### [WHAT YOU NEED TO DO]
Every line of the data must be copied exactly.

Collected data entries:
>>>>

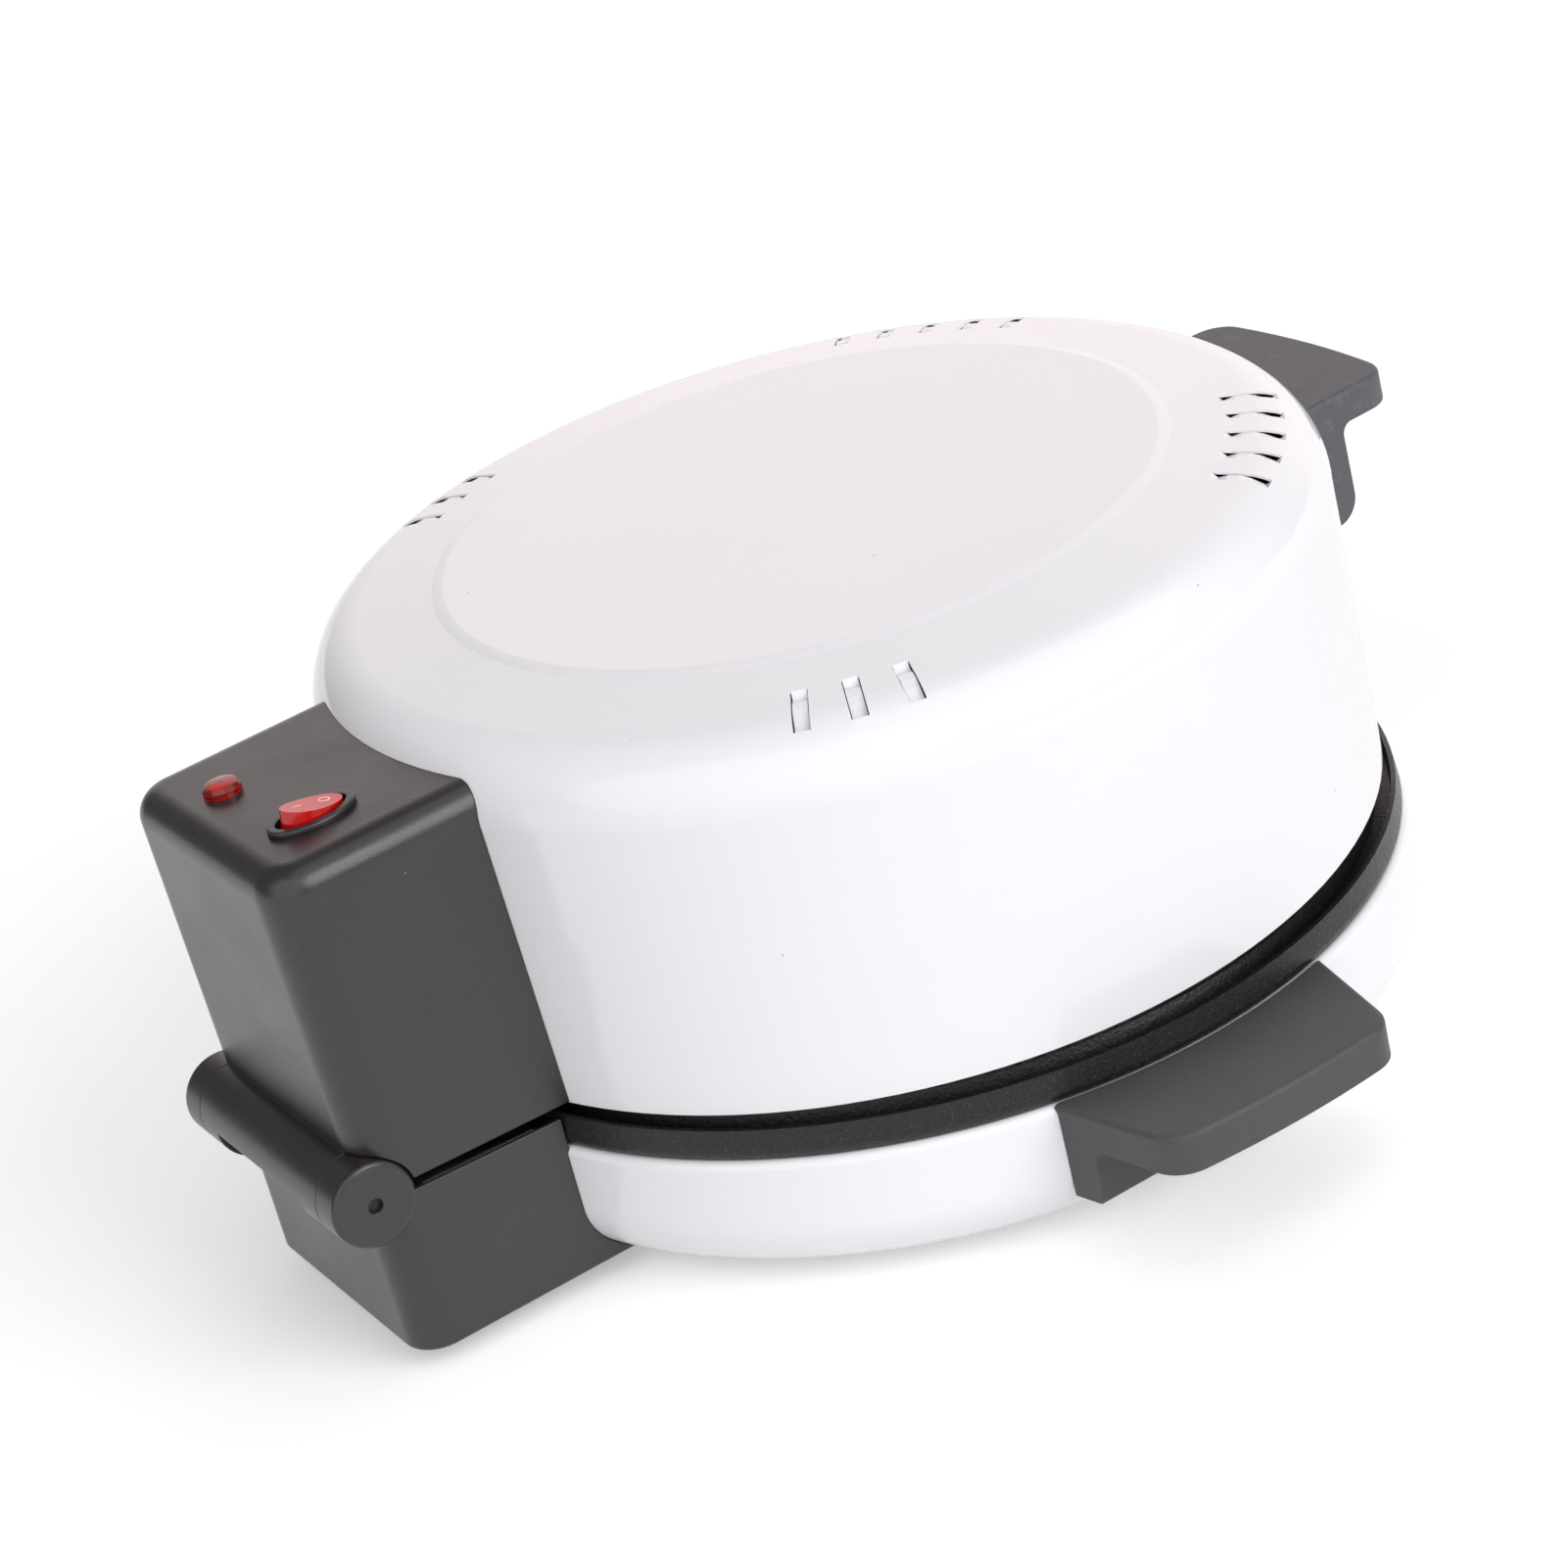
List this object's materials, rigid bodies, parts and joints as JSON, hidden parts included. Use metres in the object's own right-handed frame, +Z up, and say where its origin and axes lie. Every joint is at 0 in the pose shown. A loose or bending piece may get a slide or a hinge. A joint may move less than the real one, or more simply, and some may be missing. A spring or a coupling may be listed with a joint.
{
  "type": "electric pizza maker",
  "caption": "Round electric pizza maker: white enamelled lid and base, black pan, black rear hinge housings with a red rocker switch and lamp, black handles; the lid opens.",
  "frame": {"origin": "middle of the overall box, on the table", "axes": "+Z up; the lid hinges at the back (+Y), its handle is at the front (-Y), the side handles are at -X and +X"},
  "size_m": [0.42, 0.4437, 0.1936],
  "materials": {
    "white_enamel": "gloss",
    "black_plastic": "satin",
    "handle_plastic": "satin",
    "nonstick_coating": "speckled satin",
    "red_plastic": "translucent gloss",
    "bright_metal": "bright",
    "heater_steel": "oxidised",
    "plated_steel": "zinc plated",
    "dark_steel": "blackened",
    "tag_brass": "bright",
    "ceramic_white": "unglazed",
    "foot_rubber": "matt",
    "lamp_glass": "clear",
    "wire_sleeving": "glass braid"
  },
  "bodies": {
    "base": {"base_shell": "white_enamel", "baking_pan": "nonstick_coating", "pan_spacers": "plated_steel", "pan_screws": "plated_steel", "lower_reflector": "bright_metal", "lower_element": "heater_steel", "lower_element_terminals": "tag_brass", "lower_element_clamps": "plated_steel", "clamp_screws": "plated_steel", "thermostat": "black_plastic", "thermostat_cap": "bright_metal", "thermostat_bracket": "plated_steel", "bracket_screws": "plated_steel", "lower_hinge_housing": "black_plastic", "lower_housing_screws": "plated_steel", "hinge_pin": "dark_steel", "terminal_block": "ceramic_white", "terminal_block_screws": "tag_brass", "supply_wires": "wire_sleeving", "heater_wires": "wire_sleeving", "earth_wire": "wire_sleeving", "power_inlet": "black_plastic", "inlet_blades": "tag_brass", "side_handle_left": "handle_plastic", "side_handle_right": "handle_plastic", "side_handle_screws": "plated_steel", "foot_front_left": "foot_rubber", "foot_front_right": "foot_rubber", "foot_back_left": "foot_rubber", "foot_back_right": "foot_rubber"},
    "lid": {"lid_shell": "white_enamel", "lid_liner": "bright_metal", "upper_element": "heater_steel", "upper_element_terminals": "tag_brass", "upper_element_clips": "plated_steel", "clip_rivets": "plated_steel", "lid_handle": "handle_plastic", "lid_handle_screws": "plated_steel", "upper_hinge_housing": "black_plastic", "upper_housing_screws": "plated_steel", "indicator_lens": "red_plastic", "lamp_nut": "plated_steel", "lamp_bulb": "lamp_glass", "switch_body": "black_plastic", "switch_terminals": "tag_brass", "lid_wires": "wire_sleeving"},
    "rocker": {"switch_rocker": "red_plastic"}
  },
  "joints": [
    {"name": "lid_hinge", "type": "hinge", "parent": "base", "child": "lid", "pos_m": [0, 0.20786, 0.0638], "axis": [-1, 0, 0], "range_deg": [0, 100]},
    {"name": "switch_rock", "type": "hinge", "parent": "lid", "child": "rocker", "pos_m": [-0.0247, 0.18008, 0.1743], "axis": [-1, 0, 0], "range_deg": [0, 24]}
  ]
}
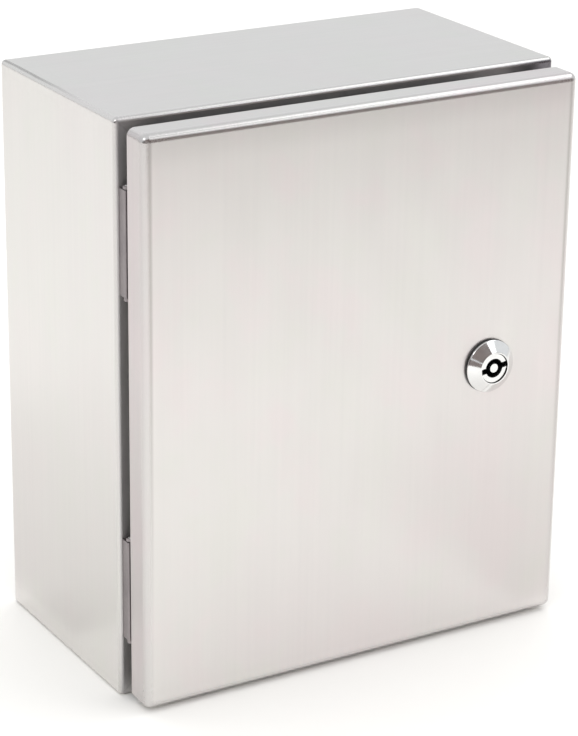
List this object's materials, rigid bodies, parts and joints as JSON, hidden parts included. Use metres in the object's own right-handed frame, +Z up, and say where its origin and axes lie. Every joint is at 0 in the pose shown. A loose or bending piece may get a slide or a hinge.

<<<<

### [RESULT BELOW]
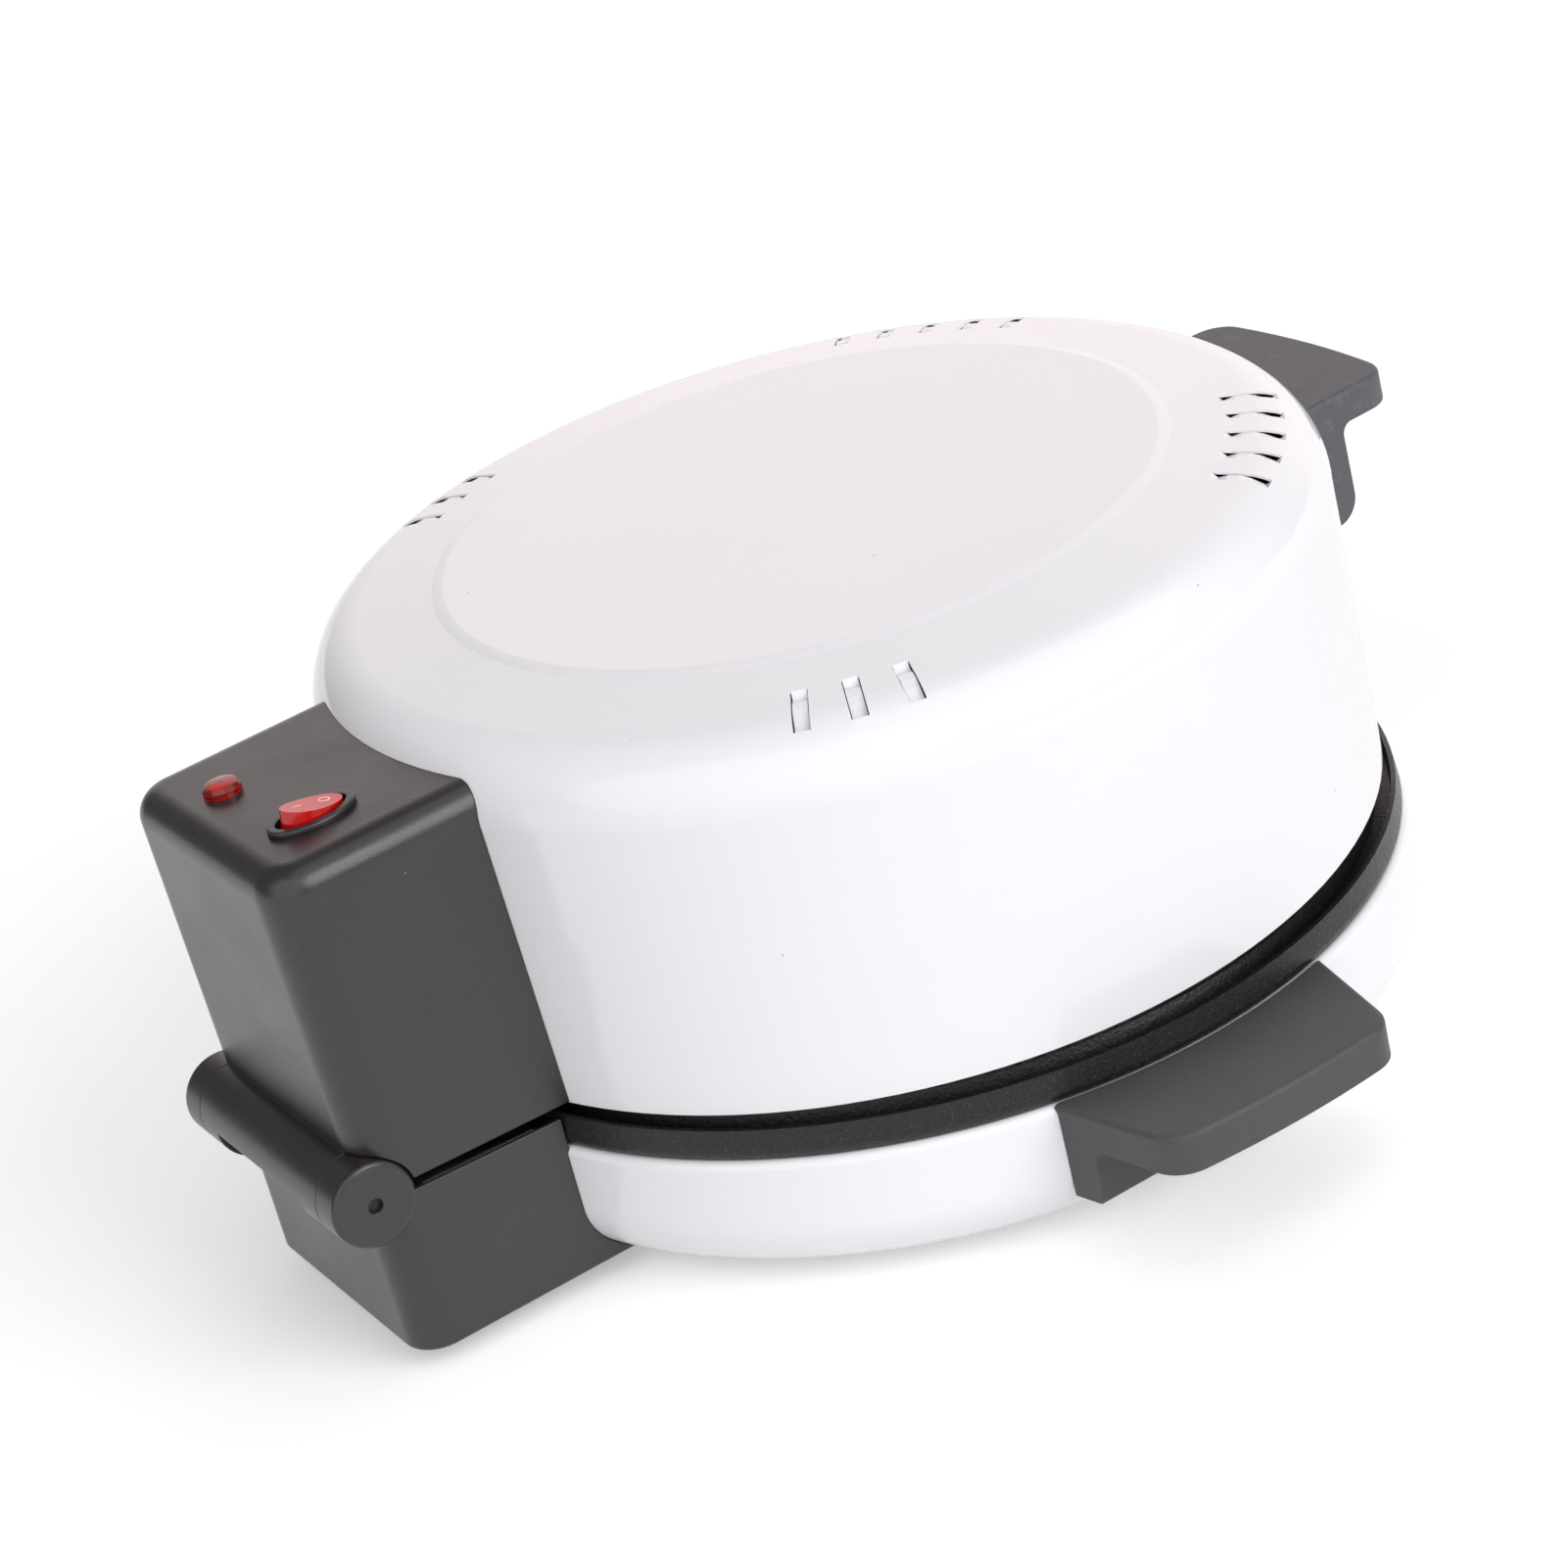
List this object's materials, rigid bodies, parts and joints as JSON, hidden parts included. Use metres in the object's own right-handed frame, +Z up, and say where its origin and axes lie. Every joint is at 0 in the pose shown. A loose or bending piece may get a slide or a hinge. A joint may move less than the real one, or more simply, and some may be missing. A spring or a coupling may be listed with a joint.
{
  "type": "electric pizza maker",
  "caption": "Round electric pizza maker: white enamelled lid and base, black pan, black rear hinge housings with a red rocker switch and lamp, black handles; the lid opens.",
  "frame": {"origin": "middle of the overall box, on the table", "axes": "+Z up; the lid hinges at the back (+Y), its handle is at the front (-Y), the side handles are at -X and +X"},
  "size_m": [0.42, 0.4437, 0.1936],
  "materials": {
    "white_enamel": "gloss",
    "black_plastic": "satin",
    "handle_plastic": "satin",
    "nonstick_coating": "speckled satin",
    "red_plastic": "translucent gloss",
    "bright_metal": "bright",
    "heater_steel": "oxidised",
    "plated_steel": "zinc plated",
    "dark_steel": "blackened",
    "tag_brass": "bright",
    "ceramic_white": "unglazed",
    "foot_rubber": "matt",
    "lamp_glass": "clear",
    "wire_sleeving": "glass braid"
  },
  "bodies": {
    "base": {"base_shell": "white_enamel", "baking_pan": "nonstick_coating", "pan_spacers": "plated_steel", "pan_screws": "plated_steel", "lower_reflector": "bright_metal", "lower_element": "heater_steel", "lower_element_terminals": "tag_brass", "lower_element_clamps": "plated_steel", "clamp_screws": "plated_steel", "thermostat": "black_plastic", "thermostat_cap": "bright_metal", "thermostat_bracket": "plated_steel", "bracket_screws": "plated_steel", "lower_hinge_housing": "black_plastic", "lower_housing_screws": "plated_steel", "hinge_pin": "dark_steel", "terminal_block": "ceramic_white", "terminal_block_screws": "tag_brass", "supply_wires": "wire_sleeving", "heater_wires": "wire_sleeving", "earth_wire": "wire_sleeving", "power_inlet": "black_plastic", "inlet_blades": "tag_brass", "side_handle_left": "handle_plastic", "side_handle_right": "handle_plastic", "side_handle_screws": "plated_steel", "foot_front_left": "foot_rubber", "foot_front_right": "foot_rubber", "foot_back_left": "foot_rubber", "foot_back_right": "foot_rubber"},
    "lid": {"lid_shell": "white_enamel", "lid_liner": "bright_metal", "upper_element": "heater_steel", "upper_element_terminals": "tag_brass", "upper_element_clips": "plated_steel", "clip_rivets": "plated_steel", "lid_handle": "handle_plastic", "lid_handle_screws": "plated_steel", "upper_hinge_housing": "black_plastic", "upper_housing_screws": "plated_steel", "indicator_lens": "red_plastic", "lamp_nut": "plated_steel", "lamp_bulb": "lamp_glass", "switch_body": "black_plastic", "switch_terminals": "tag_brass", "lid_wires": "wire_sleeving"},
    "rocker": {"switch_rocker": "red_plastic"}
  },
  "joints": [
    {"name": "lid_hinge", "type": "hinge", "parent": "base", "child": "lid", "pos_m": [0, 0.20786, 0.0638], "axis": [-1, 0, 0], "range_deg": [0, 100]},
    {"name": "switch_rock", "type": "hinge", "parent": "lid", "child": "rocker", "pos_m": [-0.0247, 0.18008, 0.1743], "axis": [-1, 0, 0], "range_deg": [0, 24]}
  ]
}
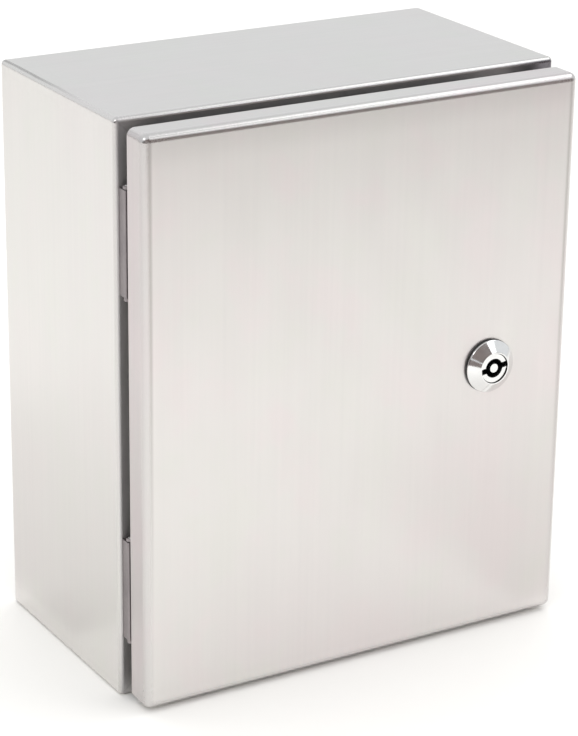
List this object's materials, rigid bodies, parts and joints as JSON, hidden parts included. Use metres in the object's own right-handed frame, +Z up, and say where its origin and axes lie. Every joint is at 0 in the pose shown. A loose or bending piece may get a slide or a hinge.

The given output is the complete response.